Now it's time to descend. As the sun rises, the loose mountain rocks will heat causing rock falls. This is why most climbers try to reach the summit by sunrise. I watch as other climbers make their way down, and I imitate what they do. I mostly side step and carve my own switchbacks all the way back down the steep slope, across the traversal, and down the hogsback. I take it very slow, stop often, and even find energy to snap a couple of pictures when the terrain permits.

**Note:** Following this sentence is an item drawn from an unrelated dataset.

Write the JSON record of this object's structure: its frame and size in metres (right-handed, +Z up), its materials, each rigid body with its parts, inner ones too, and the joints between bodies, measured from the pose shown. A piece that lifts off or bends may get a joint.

I spend the next few hours retracing my steps down the glaciers all the way to Timberline Lodge. The snowboard park is in full swing now. Hundreds of snowboarders and skiers dot the runs below me. I finally reach them. It feels good to be back in the world. The last mile is painful. My feet hurt badly. The plastic boots are cutting into my shins and calves. My toes and ankles are blistered. I practice glissading, sliding down on my bottom, and I practice self arrest, the art of stopping a slide with my ice axe. It'd be a lot of fun if I had any energy. I finally reach the parking lot at 11:30 am, exactly 11 hours after I first started my climb. Shortly afterwards, I run into Randy in the parking lot. We talk about the climb and exchange e-mails. I move my climber's form from the outbox to the returned box, and begin the drive back to Portland.



Epilogue

Climbing Mt Hood changed me. It took me ten years of climbing to get there. Something in me broke as I clung to the side of the final ascent. I had to face real mortal danger, process real fear, and find reserves of strength and courage that I never knew I had. I killed fear on that mountain at least for that one day. Reaching the summit moved me deeply, but not just from fully realizing my own inner strength. I also realized, or maybe just remembered in a very big way, the strength, courage, and resolve that others can give me. What started as a lonely climb in the dark, evolved into a powerful social experience. A small group of random strangers all decided on a beautiful Saturday to do something larger than life. Had I not met Randy, I probably would not have ventured up the hogsback unroped. The climbing couple that I encountered showed me a better way to use my ice axe. The Coleman guys demonstrated strong and confident foot placement to negotiate large crevasses effortlessly and showed me how to breath efficiently when climbing at 11,000 feet. All these brief interludes made me stronger and got me to the top. It would have been a very different tale without having so many exceptional people to share it with. I write this story so it will help me remember how to climb mountains, and also how to live life.